The second best qualified ERA in the A’s rotation belongs to Kazmir. Last year he made a remarkable return from the abyss, or independent league baseball if you prefer, and the A’s were sold and ponied up for two years of his services. The once effectively wild-but-electric starter hasn’t lost much of his stuff and is now painting. Kazmir’s 4.4 percent walk rate ranks tied with Jordan Zimmermann for the 10th best among qualified starting pitchers. Don’t be fooled, though, he’s not some kind of pitch to contact starter. His 20.7 percent strikeout rate is a little better than what FanGraphs has as the league average (20.5 percent), and I’m inclined to believe there are more strikeouts on the horizon.
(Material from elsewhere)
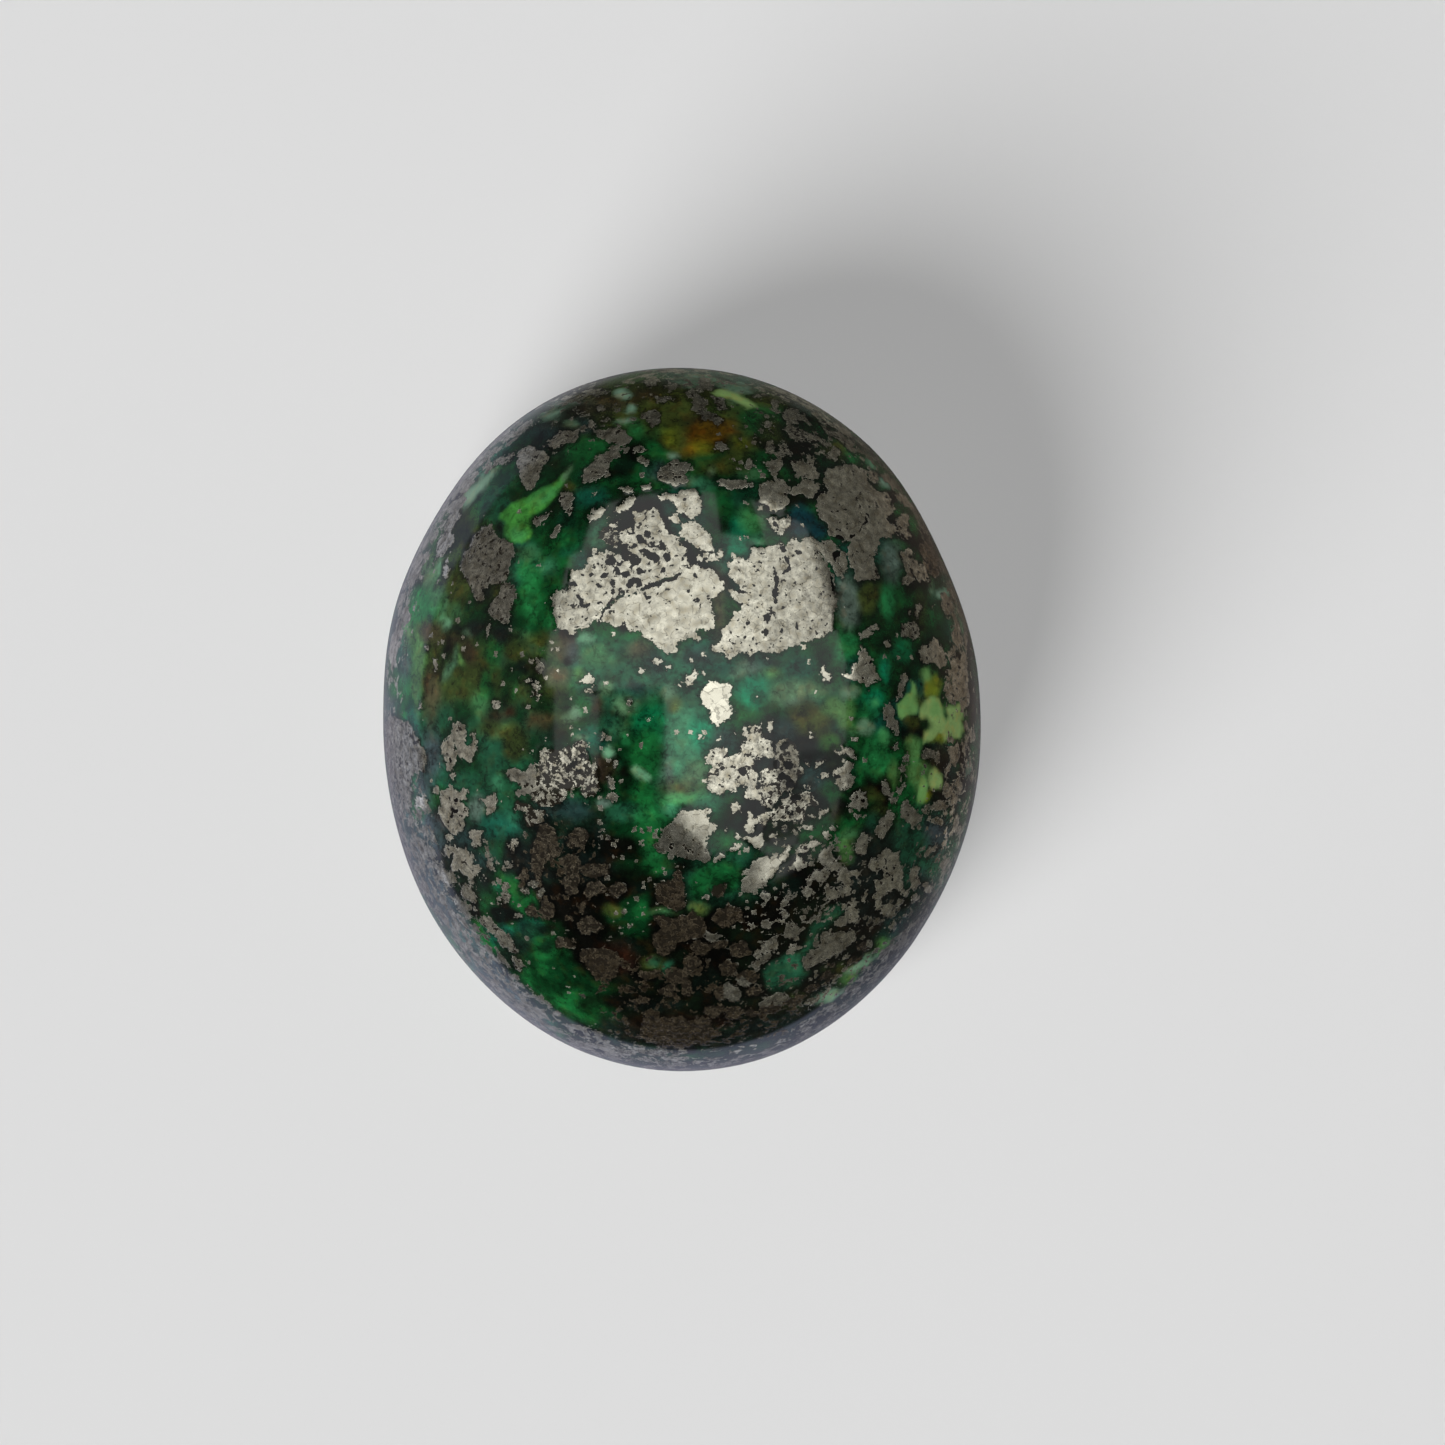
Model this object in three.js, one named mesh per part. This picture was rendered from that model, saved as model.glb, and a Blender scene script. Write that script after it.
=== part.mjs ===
// A cabochon of green turquoise with pyrite: one stone, cut and polished to a dome above its
// girdle, tucked in below the girdle and ground flat underneath to sit in a setting.
// Millimetres, +Z up. The long axis runs along Y. The origin is on the flat base, under the
// middle of the stone's length and width.
import * as THREE from "three";
import { mergeVertices } from "three/addons/utils/BufferGeometryUtils.js";

// Driving dimensions
const LENGTH = 18.0; // along Y, across the girdle
const WIDTH = 15.3; // along X, across the girdle
const GIRDLE_HEIGHT = 2.4; // widest line above the base, at the middle of the stone
const DOME_RISE = 6.0; // apex above the girdle
const BASE_SHARE = 0.84; // the base's outline as a share of the girdle's
const BEVEL_HEIGHT = 0.22; // ground edge round the base
const BEVEL_SHARE = 0.04; // how far the bevel stands out, as a share of the girdle's outline

// The stone was cut by eye, so its dome leans a little and its outline swells and flattens.
const LEAN_SLOPE = 0.06; // girdle's fall for each mm across the stone
const LEAN_TOWARDS = 222; // direction of the low side, degrees from +X
const SWELLS = [
  { at: 120, reach: 34, out: 0.12 },
  { at: 157, reach: 24, out: 0.09 },
  { at: 218, reach: 30, out: 0.04 },
  { at: 32, reach: 24, out: -0.11 },
  { at: 340, reach: 22, out: 0.03 },
]; // reach in degrees either side of at, out in mm

// Mesh fineness
const SIDES = 96;
const DOME_RINGS = 24;
const TUCK_RINGS = 6;

const radians = THREE.MathUtils.degToRad;

// How far a direction is from a swell's middle, in degrees, the short way round.
const turnBetween = (a, b) => Math.abs(((a - b + 540) % 360) - 180);

// The girdle's distance from the middle of the stone in a direction given in degrees.
function girdleRadius(direction) {
  const angle = radians(direction);
  const oval = 1 / Math.hypot(Math.cos(angle) / (WIDTH / 2), Math.sin(angle) / (LENGTH / 2));
  const swell = SWELLS.reduce((sum, { at, reach, out }) => {
    const share = Math.min(1, turnBetween(direction, at) / reach);
    return sum + (out * (1 + Math.cos(Math.PI * share))) / 2;
  }, 0);
  return oval + swell;
}

// Half a section through an upright stone of girdle radius 1, from the base's middle to the apex.
function profile() {
  const points = [new THREE.Vector2(0, 0), new THREE.Vector2(BASE_SHARE, 0)];
  const tuckIn = 1 - BASE_SHARE - BEVEL_SHARE;
  for (let i = 0; i < TUCK_RINGS; i++) {
    const left = 1 - i / TUCK_RINGS; // share of the tuck's height still to climb
    const up = GIRDLE_HEIGHT - (GIRDLE_HEIGHT - BEVEL_HEIGHT) * left;
    points.push(new THREE.Vector2(1 - tuckIn * left * left, up));
  }
  for (let i = 0; i < DOME_RINGS; i++) {
    const climb = (i / DOME_RINGS) * (Math.PI / 2);
    points.push(new THREE.Vector2(Math.cos(climb), GIRDLE_HEIGHT + DOME_RISE * Math.sin(climb)));
  }
  points.push(new THREE.Vector2(0, GIRDLE_HEIGHT + DOME_RISE));
  return points;
}

// The turned form, stretched to the outline and leaned over above its flat base.
function stoneGeometry() {
  const turned = new THREE.LatheGeometry(profile(), SIDES).rotateX(Math.PI / 2);
  turned.deleteAttribute("normal");
  turned.deleteAttribute("uv");
  const stone = mergeVertices(turned, 1e-4);
  const lowSide = new THREE.Vector2(1, 0).rotateAround(new THREE.Vector2(), radians(LEAN_TOWARDS));
  const position = stone.getAttribute("position");
  for (let i = 0; i < position.count; i++) {
    const plan = new THREE.Vector2(position.getX(i), position.getY(i));
    const height = position.getZ(i);
    const direction = (THREE.MathUtils.radToDeg(plan.angle()) + 360) % 360;
    plan.multiplyScalar(girdleRadius(direction));
    const lean = LEAN_SLOPE * plan.dot(lowSide) * Math.min(1, height / GIRDLE_HEIGHT);
    position.setXYZ(i, plan.x, plan.y, height - lean);
  }
  stone.computeVertexNormals();
  return stone;
}

const polishedTurquoise = new THREE.MeshStandardMaterial({
  color: 0x2b5a41,
  roughness: 0.18,
  metalness: 0.1,
});

const cabochon = new THREE.Group();
const stone = new THREE.Mesh(stoneGeometry(), polishedTurquoise);
stone.name = "stone";
cabochon.add(stone);

export default cabochon;
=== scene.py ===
"""A polished cabochon of green turquoise with pyrite, lying on a pale table under soft light."""

import logging
import math
from collections.abc import Iterator
from dataclasses import dataclass, field
from enum import Enum
from itertools import cycle

import bpy
import numpy as np
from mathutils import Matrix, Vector, noise


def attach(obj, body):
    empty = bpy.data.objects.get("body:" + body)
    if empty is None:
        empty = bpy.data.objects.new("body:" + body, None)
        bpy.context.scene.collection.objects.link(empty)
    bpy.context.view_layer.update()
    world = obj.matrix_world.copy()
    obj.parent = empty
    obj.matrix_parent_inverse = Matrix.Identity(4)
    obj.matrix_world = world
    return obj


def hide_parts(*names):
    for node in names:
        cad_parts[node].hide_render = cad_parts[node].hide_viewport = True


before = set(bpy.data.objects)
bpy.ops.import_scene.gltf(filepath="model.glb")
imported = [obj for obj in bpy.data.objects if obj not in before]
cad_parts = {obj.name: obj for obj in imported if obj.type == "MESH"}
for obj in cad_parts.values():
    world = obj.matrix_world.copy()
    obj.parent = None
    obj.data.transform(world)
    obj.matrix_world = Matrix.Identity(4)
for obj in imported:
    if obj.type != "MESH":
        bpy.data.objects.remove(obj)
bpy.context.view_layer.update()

MM = 0.001  # metres in a millimetre
SEED = 4127
FAR = 1e9  # farther than any pixel is
LEVEL = 1e-9  # a side that rises less counts as level
log = logging.getLogger("cabochon")


def linear(colour: str) -> tuple[float, float, float]:
    """Turns an sRGB hex colour to linear light.

    Args:
        colour: Six hex digits with a leading #.

    Returns:
        Red, green and blue as linear values from 0 to 1.
    """
    channels = [int(colour[i : i + 2], 16) / 255 for i in (1, 3, 5)]
    return tuple(c / 12.92 if c <= 0.04045 else ((c + 0.055) / 1.055) ** 2.4 for c in channels)


def smooth(value: np.ndarray, low: float, high: float) -> np.ndarray:
    """Rises smoothly from 0 at low to 1 at high."""
    share = np.clip((value - low) / (high - low), 0.0, 1.0)
    return share * share * (3 - 2 * share)


def wander(points: np.ndarray, wavelength: float, offset: float = 0.0) -> np.ndarray:
    """Gives each point a smooth random vector.

    Args:
        points: Places in mm, one row each.
        wavelength: How far apart the swings are, in mm.
        offset: Moves the whole field, so that two calls differ.

    Returns:
        One vector for each point, each part between about -1 and 1.
    """
    scaled = points / wavelength + offset
    return np.array([noise.noise_vector(p) for p in scaled.tolist()])


@dataclass(frozen=True)
class Wave:
    """A smooth random push, which gives an edge its wander."""

    length: float  # how far apart the swings are, in mm
    reach: float  # how far it pushes, in the unit of what it pushes
    offset: float = 0.0  # moves the whole field, so that two waves differ


def astray(places: np.ndarray, points: np.ndarray, waves: tuple[Wave, ...]) -> np.ndarray:
    """Pushes places about by waves.

    Args:
        places: What is pushed, in pixels or mm, one row each.
        points: Where that lies on the rock, in mm.
        waves: The pushes.

    Returns:
        The pushed places.
    """
    for wave in waves:
        places = places + wander(points, wave.length, wave.offset)[:, : places.shape[1]] * wave.reach
    return places


def stand(name: str, data: bpy.types.ID) -> bpy.types.Object:
    """Puts an object in the scene.

    Args:
        name: The object's name.
        data: Its mesh, lamp or camera.

    Returns:
        The object.
    """
    thing = bpy.data.objects.new(name, data)
    bpy.context.scene.collection.objects.link(thing)
    return thing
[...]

Of the 106 qualified starting pitchers, Kazmir is tied with four others for the 28th best whiff percentage. The southpaw is throwing a deep mix of pitches at opposing batters that includes a fourseam fastball, sinker, cutter, changeup, curveball and slider. A handful of those pitches are solid bat missers. Among 127 starters that have thrown 100 fourseam fastballs, Kazmir ranks 36th in whiff/swing percentage according to the PITCHf/x leaderboard at Baseball Prospectus. While it’s nice that his fourseam fastball can get some empty swings, using the same 100 pitch criteria reveals that his changeup is filthy. Kazmir’s changeup ranks 16th out of 47 in whiff/swing percentage and dropping the threshold to 50 pitches allows Kazmir’s slider, he’s thrown 84, to qualify. The slider ranks 12th out of 87 in whiff/swing percentage.
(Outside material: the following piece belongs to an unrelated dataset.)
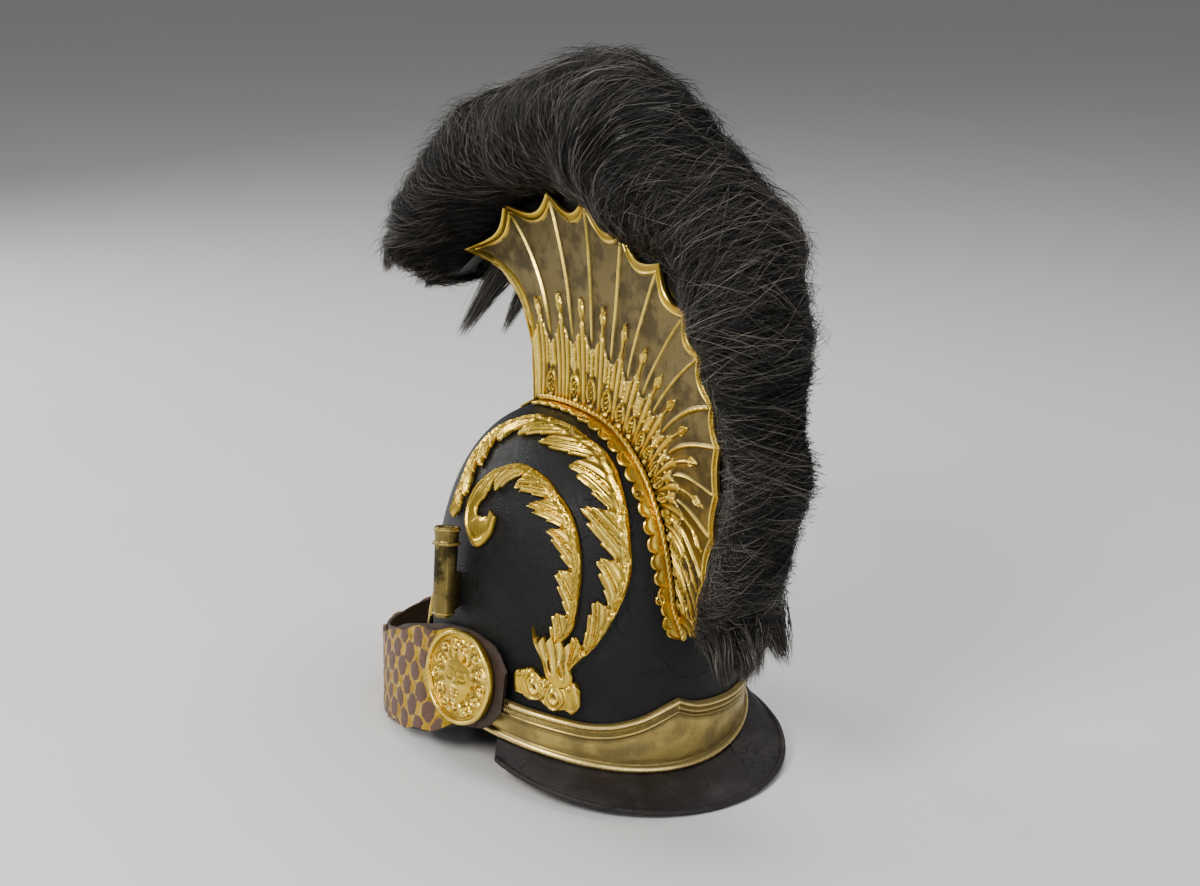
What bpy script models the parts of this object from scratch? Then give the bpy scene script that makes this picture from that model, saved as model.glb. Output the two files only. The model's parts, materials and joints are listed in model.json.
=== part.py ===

It’s not all about the strikeouts with Kazmir either. When batters are making contact with his offerings they’re pounding it into the ground more than half the time. FanGraphs has the 30-year old starter’s groundball rate at 51.4 percent, and considering he has cut his fourseam fastball usage from last year in half while bumping up his sinker and cutter usage, it’s not surprising he’s made such a significant gain in inducing worm burners. His combination of a low walk rate, strong (and likely improving) strikeout rate, and high groundball rate is tantalizing. Furthermore, Kazmir has eradicated the nasty platoon split he demonstrated in 2013. The southpaw has faced 157 right-handed batters this year and they’ve hit a paltry .191/.242/.279 against him.
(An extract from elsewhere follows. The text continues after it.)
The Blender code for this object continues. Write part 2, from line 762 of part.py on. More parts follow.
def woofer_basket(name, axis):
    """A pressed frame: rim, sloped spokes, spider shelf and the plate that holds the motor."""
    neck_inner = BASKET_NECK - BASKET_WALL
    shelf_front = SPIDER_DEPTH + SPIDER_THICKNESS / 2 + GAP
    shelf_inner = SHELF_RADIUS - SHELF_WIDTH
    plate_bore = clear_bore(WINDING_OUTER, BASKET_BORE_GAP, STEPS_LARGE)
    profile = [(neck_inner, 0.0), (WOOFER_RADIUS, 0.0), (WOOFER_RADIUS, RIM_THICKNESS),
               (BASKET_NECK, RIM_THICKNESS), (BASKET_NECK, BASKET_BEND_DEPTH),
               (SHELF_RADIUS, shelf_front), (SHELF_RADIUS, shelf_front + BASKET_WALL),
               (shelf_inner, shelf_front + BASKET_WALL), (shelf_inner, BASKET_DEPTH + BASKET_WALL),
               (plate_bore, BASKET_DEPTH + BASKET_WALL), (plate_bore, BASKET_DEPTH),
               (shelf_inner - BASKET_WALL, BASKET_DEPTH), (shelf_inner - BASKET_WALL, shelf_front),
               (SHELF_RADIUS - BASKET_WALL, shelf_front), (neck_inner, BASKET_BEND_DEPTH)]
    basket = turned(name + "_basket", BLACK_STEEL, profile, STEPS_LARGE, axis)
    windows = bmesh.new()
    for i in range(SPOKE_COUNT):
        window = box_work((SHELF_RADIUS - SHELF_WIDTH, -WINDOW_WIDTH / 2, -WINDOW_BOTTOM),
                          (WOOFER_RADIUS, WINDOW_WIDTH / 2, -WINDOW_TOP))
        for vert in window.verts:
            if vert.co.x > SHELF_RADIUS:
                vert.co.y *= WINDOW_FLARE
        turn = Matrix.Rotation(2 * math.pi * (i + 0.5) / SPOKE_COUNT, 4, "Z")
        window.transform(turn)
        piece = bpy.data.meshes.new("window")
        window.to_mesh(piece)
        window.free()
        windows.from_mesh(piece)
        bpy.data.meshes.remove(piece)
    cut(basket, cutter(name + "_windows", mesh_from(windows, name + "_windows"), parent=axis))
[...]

The biggest concern with Kazmir is how he’ll hold up over the course of a full season. The reason for that concern is simple, he had a huge innings leap last year. In 2012 he threw just 64 innings before seeing that jump to 163 innings last year (and that doesn’t include winter ball or spring training). Concerns of him wearing down are fair, but I wouldn’t move him in a deal unless I was overwhelmed. In fact, now makes for a nice buy high time with Kazmir. He’s pitching well, and uninformed gamers might be alarmed by his perceived down velocity in May. Thanks to a bit of info Eno Sarris passed along from an interview with Dan Straily, it has come to my attention the guns are cold in Oakland. Take a look at this info available at Brooks Baseball. Guns in Oakland are robbing pitchers of over 1.4 mph. Those that are out of the know will think something is wrong with Kazmir this month, but the savvy gamers will see he’s made two starts at home and that alone explains his “down” velocity.
The last of the A’s trio of aces, or at least pitchers that have pitched like aces this year, is Gray. He’s certainly not falling prey to a sophomore slump, and he earned American League Pitcher of the month honors for the month of April. The best thing the young right-hander is doing is keeping the ball on the ground at a really high rate. Among qualified starters he ranks 12th in groundball rate with a rate of 55.1 percent. Beyond that, the rest of his numbers are more good than great despite what his sterling ERA would suggest.
Gray’s strikeout rate of 19.5 percent is one percent below the league average and his walk rate of 8.1 percent is almost exactly in line with it. Interestingly, his zone percentage is exactly league average, and his first pitch strike percentage is 1.5 percent below it, so his walk rate is probably not going to change a great deal. Also, with a swinging strike percentage of 7.9 percent, it’s not likely he’ll see an uptick in strikeouts, unless of course something changes.
I add the caveat about something changing because in Gray’s case, it is possible. Gray has nearly doubled his changeup usage this year. It’s his worst offering, behind his fourseam fastball, sinker, and curveball, and he’s not currently coaxing many empty swings with it. Because Brooks Baseball only credits him with throwing 135 changeups, I’ve set the Baseball Prospectus PITCHf/x leaderboard minimum number of pitches thrown to 100. A total of 47 pitchers have thrown 100 or more changeups this year, and Gray’s changeup ranks 39th in whiff/swing percentage. Like I said, he’s not missing many bats with it. That doesn’t mean the pitch is a total dud, though, when sorting the same leaderboard by groundball-by-balls in play, Gray leads pitchers in that category by a wide margin (84 percent and the next closest pitchers are Jake Peavy and Henderson Alvarez at 73 percent).
Gray is a really good starter. A combination of a league average strikeout and walk rate with a sky high groundball rate will continue to treat the second year hurler well, but probably not this well. I was bullish on Gray coming into the year, and I still like him, but his owners should try and shop him to pitching needy owners as his value is unlikely to be higher than it is now. For the rest of the year I expect Kazmir to be the best fantasy arm of the bunch, followed by Gray and then Chavez, and all three will help owners in leagues of all sizes.